Well, that was not an easy time to be alive: The Chess Palace stood in the same Park but the park, which had been bursting with life in her youth, was deserted. The youth nowadays gathered in shady basements and listened to loud music. The mood of protest was present in everywhere Maya looked. People advocated for freedom and tolerance. Youngsters did not rush to settle and were more willing to explore the outside world, No wonder, for the borders were open for them and the shops were full of different goods. The vinyls Maya used to buy at the black market became “soviet antiquities”.
Linda, 69 was visiting her grandchildren. The youngest, now 19, was talking feverishly about attending the Woodstock Festival.
“It’s been 50 years!-”she exclaimed-”I wonder who’ll headline the Anniversary Concert”.
The older granddaughter Mary was preparing for the 2019 Women’s March, supposed to take place that day. She was talking on the phone and briefly mentioned how ridiculously they canceled the all-female spacewalk “just for the lack of space costumes in right sizes”

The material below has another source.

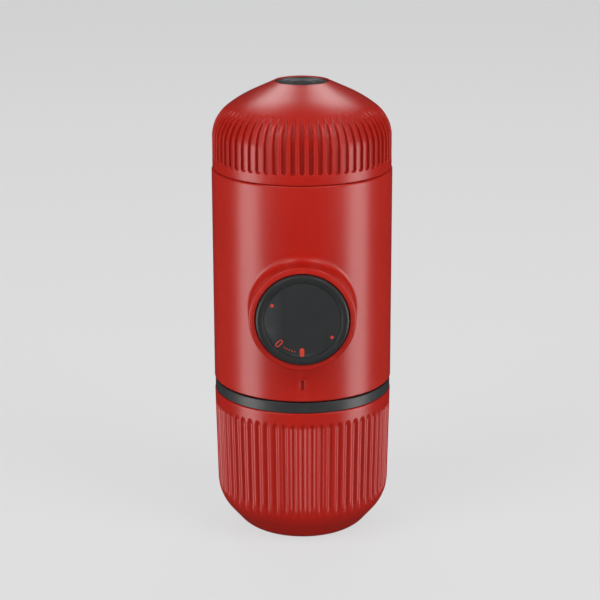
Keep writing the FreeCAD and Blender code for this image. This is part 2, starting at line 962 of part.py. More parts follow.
def cylinder_liner():
    """Steel barrel of the pump, ported above and below at its back end."""
    outline = [
        (liner_bore, s.liner_back),
        (liner_radius, s.liner_back),
        (liner_radius, s.liner_front),
        (liner_bore, s.liner_front),
    ]
    tube = on_pump_axis(turned("liner_tube", outline))
    low = s.pump_height - liner_radius - 1
    ports = cylinder(
        "liner_ports", s.port_radius, (liner_radius + 1) * 2, UPRIGHT, 0, s.valve_offset, low
    )
    return cut("cylinder_liner", tube, ports)


def gland_nut():
    """Flanged nut that closes the barrel and guides the rod."""
    bore = s.rod_radius + s.running_gap
    plug_end = s.liner_front + s.gland_plug
    outline = [
        (bore, s.liner_front),
        (liner_radius, s.liner_front),
        (liner_radius, plug_end),
        (s.gland_flange_radius, plug_end),
        (s.gland_flange_radius, plug_end + s.gland_flange),
        (bore, plug_end + s.gland_flange),
    ]
    return on_pump_axis(turned("gland_nut", outline))


# plunger and knob


def piston_rod():
    """Rod with its piston head behind and the flange that the spring pushes on in front."""
    groove_front = s.piston_back + (s.piston_length + s.piston_ring_width) / 2 + s.seat_gap
    groove_back = groove_front - s.piston_ring_width - s.seat_gap * 2
    groove = s.piston_radius - s.piston_ring_depth
    head_front = s.piston_back + s.piston_length
    end = knob_plate_back - s.seat_gap
    pilot = s.knob_screw_radius + s.running_gap
    outline = [
        (0, s.piston_back),
        (s.piston_radius, s.piston_back),
        (s.piston_radius, groove_back),
        (groove, groove_back),
        (groove, groove_front),
        (s.piston_radius, groove_front),
        (s.piston_radius, head_front),
        (s.rod_radius, head_front),
        (s.rod_radius, end - s.rod_flange),
        (s.rod_flange_radius, end - s.rod_flange),
        (s.rod_flange_radius, end),
        (pilot, end),
        (pilot, end - s.rod_pilot),
        (0, end - s.rod_pilot),
    ]
    return on_pump_axis(turned("piston_rod", outline))


def piston_ring():
    """Rubber ring in the groove of the piston head."""
    front = s.piston_back + (s.piston_length + s.piston_ring_width) / 2
    back = front - s.piston_ring_width
    inner = s.piston_radius - s.piston_ring_depth + s.running_gap
    ease = s.piston_ring_width / 4
    outline = [
        (inner, back),
        (s.piston_radius - ease, back),
        (s.piston_radius, back + ease),
        (s.piston_radius, front - ease),
        (s.piston_radius - ease, front),
        (inner, front),
    ]
    return on_pump_axis(turned("piston_ring", outline))


def spring_washer():
    """Dished washer that passes the spring's push to the rod's flange."""
    front = knob_plate_back - s.seat_gap - s.rod_flange
    inner = s.rod_radius + s.running_gap
    outline = [
        (inner, front - s.washer_thickness),
        (s.washer_radius, front - s.washer_thickness),
        (s.washer_radius, front),
        (inner, front),
    ]
    return on_pump_axis(turned("spring_washer", outline))


def return_spring():
    """Spring between the block and the washer, wound round the barrel's nose."""
    front = knob_plate_back - s.seat_gap - s.rod_flange - s.washer_thickness
    length = front - s.block_front
    item = coil(
        "return_spring",
        s.spring_radius.number,
        s.spring_wire.number,
        int(s.spring_turns.number),
        length.number,
    )
    return place(item, FORWARD, 0, -s.block_front, s.pump_height)


def knob_screw():
    """Screw that holds the knob on the rod and lets it turn."""
    seat = knob_plate_front - s.knob_screw_head_height - s.assembly_gap
    outline = [
        (0, seat - s.knob_screw_length),
        (s.knob_screw_radius, seat - s.knob_screw_length),
        (s.knob_screw_radius, seat + s.seat_gap),
        (s.knob_screw_head, seat + s.seat_gap),
        (s.knob_screw_head, seat + s.seat_gap + s.knob_screw_head_height),
        (0, seat + s.seat_gap + s.knob_screw_head_height),
    ]
    return on_pump_axis(turned("knob_screw", outline))


def piston_sleeve():
    """Cup-shaped knob with a raised rim round its face and two lugs at its back edge."""
    ease = s.knob_rim_round
    seat = knob_plate_front - s.knob_screw_head_height - s.assembly_gap
    pocket = s.knob_screw_head + s.assembly_gap
    hole = s.knob_screw_radius + s.running_gap * 2
    rim_inner = face_radius + s.running_gap
    outline = [
        (knob_bore, s.knob_back),
        (s.knob_radius, s.knob_back),
        (s.knob_radius, s.knob_front - ease),
        (s.knob_radius - ease / 3, s.knob_front - ease / 3),
        (s.knob_radius - ease, s.knob_front),
        (rim_inner + ease / 2, s.knob_front),
        (rim_inner, s.knob_front - ease / 2),
        (rim_inner, knob_plate_front),
        (pocket, knob_plate_front),
        (pocket, seat),
        (hole, seat),
        (hole, knob_plate_back),
        (knob_bore, knob_plate_back),
    ]
    sleeve = on_pump_axis(turned("sleeve_cup", outline))
    half = s.lug_width / 2
    reach = s.knob_radius + s.lug_height
    overlap = s.knob_radius - s.knob_wall / 2
    back = -s.knob_back
    lugs = [
        box(
            name,
            (low, back - s.lug_length, s.pump_height - half),
            (high, back, s.pump_height + half),
        )
        for name, low, high in (("left_lug", -reach, -overlap), ("right_lug", overlap, reach))
    ]
    return fused("piston_sleeve", [sleeve] + lugs)


def knob_face():
    """Printed disc let into the front of the knob."""
    front = s.knob_front - s.knob_face_recess
    outline = [
        (0, knob_plate_front),
        (face_radius, knob_plate_front),
        (face_radius, front),
        (0, front),
    ]
    return on_pump_axis(turned("knob_face", outline))


# outlet valve


def outlet_cage():
    """Ring that closes the valve's pocket and carries its spring."""
    low = s.brew_plate_top
    outline = [
        (s.outlet_cage_bore, low),
        (s.valve_pocket - s.running_gap, low),
        (s.valve_pocket - s.running_gap, low + s.outlet_cage_height),
        (s.outlet_cage_bore, low + s.outlet_cage_height),
    ]
    return place(turned("outlet_cage", outline), UPRIGHT, 0, s.valve_offset, 0)


# brewing face


def brew_head():
    """Plate over the coffee with its spreading chamber, and the socket for the outlet head."""
    bore = s.head_neck_radius + s.thread_gap
    screw = s.screen_screw_radius + s.running_gap
    screw_end = brew_ring_bottom + s.screen_screw_length
    outline = [
        (0, screw_end),
        (screw, screw_end),
        (screw, brew_plate_bottom),
        (s.chamber_radius, brew_plate_bottom),
        (s.chamber_radius, brew_ring_bottom),
        (bore, brew_ring_bottom),
        (bore, body_bottom + s.thread_gap),
        (insert_radius, body_bottom + s.thread_gap),
        (insert_radius, s.brew_plate_top),
        (0, s.brew_plate_top),
    ]
    low = brew_plate_bottom - 1
    hole = cylinder(
        "brew_hole", s.brew_hole, s.brew_plate_thickness + 2, UPRIGHT, 0, s.valve_offset, low
    )
    return cut("brew_head", turned("brew_blank", outline), hole)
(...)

“I wonder if equality ever comes”-she said.
Linda looked at the girls and wondered if life had become that different: that was not an easy time be alive: she found it hard to keep up with “Facebook”, although she had an account. Twitter, she didn’t really know, except for the fact that the president used it a lot. Her country was once again involved in a foreign war, this time in Syria, and women were still fighting for equal rights.

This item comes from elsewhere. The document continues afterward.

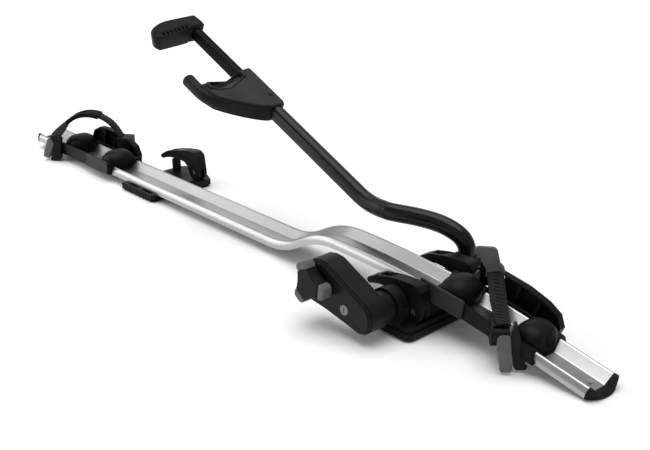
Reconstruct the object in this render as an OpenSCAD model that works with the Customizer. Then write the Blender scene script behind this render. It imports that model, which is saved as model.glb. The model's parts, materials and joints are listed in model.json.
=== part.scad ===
// Roof mounted bike carrier: a rail on two feet, a folding arm with a clamping claw,
// and two wheel trays with ladder straps.
// X runs forward along the rail, Y across it away from the knob, Z up.
// The origin is on the plane that the feet stand on, under the middle of the front foot.

/* [Rail] */
// Width over both beads
rail_w = 70; // [66:1:76]
// Height of the beads above the underside
bead_h = 15.5; // [14.5:0.5:18]
// Height of the upright outer edge
edge_h = 6.5; // [5:0.5:8]
// Thickness of the floor and the bead walls
rail_t = 2; // [1.5:0.5:2.5]
// Width of the flat floor between the beads
floor_w = 23; // [18:1:26]
// Straight length behind the rise
rear_len = 768; // [720:10:900]
// Radius of the two bends of the rise
rise_r = 150; // [120:5:180]
// Steepest slope of the rise in degrees
rise_deg = 29; // [24:1:32]
// Straight stretch between the two bends
rise_len = 21; // [10:1:40]
// Radius of the long arch over the front foot
arch_r = 1894; // [1700:10:2400]
// Slope in front of the arch in degrees
nose_deg = 10.9; // [9:0.1:11]
// Straight length in front of the arch
nose_len = 130; // [110:5:140]
// Distance from the crest of the arch to the middle of the front foot
crest_back = 164; // [140:1:190]
// Length of each end cap
cap_len = 17; // [12:1:24]

/* [Feet] */
// Thickness of the rubber soles
sole_t = 3; // [2:0.5:4]
// Height of the rear foot, which is the height of the rail there
rear_foot_h = 15; // [14:0.5:20]
// Length of the rear foot along the rail
rear_foot_len = 102; // [90:1:120]
// Place of the rear foot along X
rear_foot_x = -709; // [-720:1:-640]
// Length of the front foot along the rail
foot_len = 116; // [108:1:126]
// Reach of the front foot to each side
foot_half = 93; // [90:1:100]
// Height of the front foot's plinth
plinth_h = 22; // [18:1:22]

/* [Clamp levers] */
// Width of a lever
lever_w = 21; // [18:1:22]
// Radius of a lever's cam
cam_r = 15.5; // [13:0.5:16]
// Length of a front lever from its pin to its beak
lever_len = 97; // [85:1:104]
// Length of the rear lever from its pin to its beak
rear_lever_len = 110; // [95:1:114]
// Radius of a lever's pin
lever_pin_r = 5; // [4:0.5:6]
// Distance of the front levers from the rail's middle
lever_y = 58; // [57:0.5:60]
// Radius of a clamp stud
stud_r = 3; // [2.5:0.5:4]

/* [Arm] */
// Distance of the cross axle in front of the foot's middle
axle_x = 8; // [6:0.5:10]
// Height of the cross axle
axle_z = 44; // [43:0.5:45]
// Outer radius of the cross axle
axle_r = 8; // [7:0.5:8.5]
// Distance of the arm tube from the rail's middle at the foot
root_y = 100; // [98:1:104]
// Distance of the straight tube from the rail's middle
arm_y = 57; // [55:1:60]
// Width of the oval arm tube across the rail
tube_w = 26; // [24:1:28]
// Depth of the oval arm tube
tube_d = 30; // [28:1:32]
// Wall of the arm tube
tube_t = 2; // [1.5:0.5:2.5]
// Slope of the straight tube in degrees
arm_deg = 24.3; // [20:0.1:28]
// Length of the straight tube from its lower bend to the claw
arm_len = 254; // [240:1:300]
// Height of the lower bend's corner
elbow_z = 112; // [108:1:118]
// Distance of the lower bend's corner behind the axle
elbow_x = 178; // [170:1:190]

/* [Claw] */
// Thickness of the lower jaw's housing
claw_t = 36; // [35:1:40]
// Distance from the arm's middle to the finger
finger_v = 98; // [94:1:102]
// Radius of the finger
finger_r = 9.5; // [8:0.5:10]
// Length of the finger beyond the jaw
finger_len = 70; // [60:1:74]
// Distance from the tube's end to the upper jaw's face
jaw_gap = 240; // [236:1:250]
// Length of the upper jaw across the arm
jaw_len = 122; // [116:1:126]

/* [Knob housing] */
// Distance of the housing's back from the rail's middle
house_y = 110; // [108:1:112]
// Thickness of the housing
house_t = 40; // [36:1:44]
// Distance of the knob behind the axle
knob_x = 84; // [80:1:86]
// Height of the knob above the axle
knob_z = 30; // [26:1:34]
// Reach of a knob lobe
lobe_r = 37; // [34:1:38]
// Depth of the knob
knob_t = 22; // [18:1:26]
// Radius of the lock cylinder
lock_r = 8; // [6:0.5:9]

/* [Trays] */
// Length of a wheel tray
tray_len = 216; // [206:2:220]
// Place of the front tray along X
front_tray_x = 140; // [138:1:146]
// Place of the rear tray along X
rear_tray_x = -911; // [-920:1:-905]
// Wall of the trays
tray_t = 3.5; // [3:0.5:4]
// Height of the tyre guards above the rail's underside
guard_h = 50; // [44:1:54]
// Width of the ladder straps
strap_w = 25; // [20:1:26]
// Thickness of the ladder straps
strap_t = 3; // [2.5:0.5:3.5]

/* [Hidden] */
$fn = 48;

// Clearances: between a seated piece and its seat, and of a running fit
seat = 0.3;
run = 0.05;
// Overshoot of a cut
cut = 1;

black = [0.09, 0.09, 0.1];
rubber = [0.05, 0.05, 0.05];
grey = [0.36, 0.37, 0.39];
steel = [0.7, 0.7, 0.72];
bright = [0.8, 0.81, 0.83];

// Places along the rail
crest_x = -crest_back;
crest_z = rear_foot_h + 2 * rise_r * (1 - cos(rise_deg)) + rise_len * sin(rise_deg);
rise_x = crest_x - 2 * rise_r * sin(rise_deg) - rise_len * cos(rise_deg);
rear_x = rise_x - rear_len;
nose_x = crest_x + arch_r * sin(nose_deg);
nose_z = crest_z - arch_r * (1 - cos(nose_deg));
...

Once again a way of life was starting to emerge: Not hurrying to marry and live by the rules, empowered by both optimist and teenage angst, her grandchildren reminded Linda of her youth. She wondered how much this generation had learned from hers.
Back in the 60’s the Iron Curtain separated Maya’s and Linda’s lifestyles. One could protest the other could not and yet the core of their protest remained the same.
50 years have passed since Maya’s and Linda’s teenage angst. One saw her country completely reshapen, the other saw a steadier line of development. And yet, in half a century the core of their protest remained the same.
How do you see women’s stories of the past, present and future?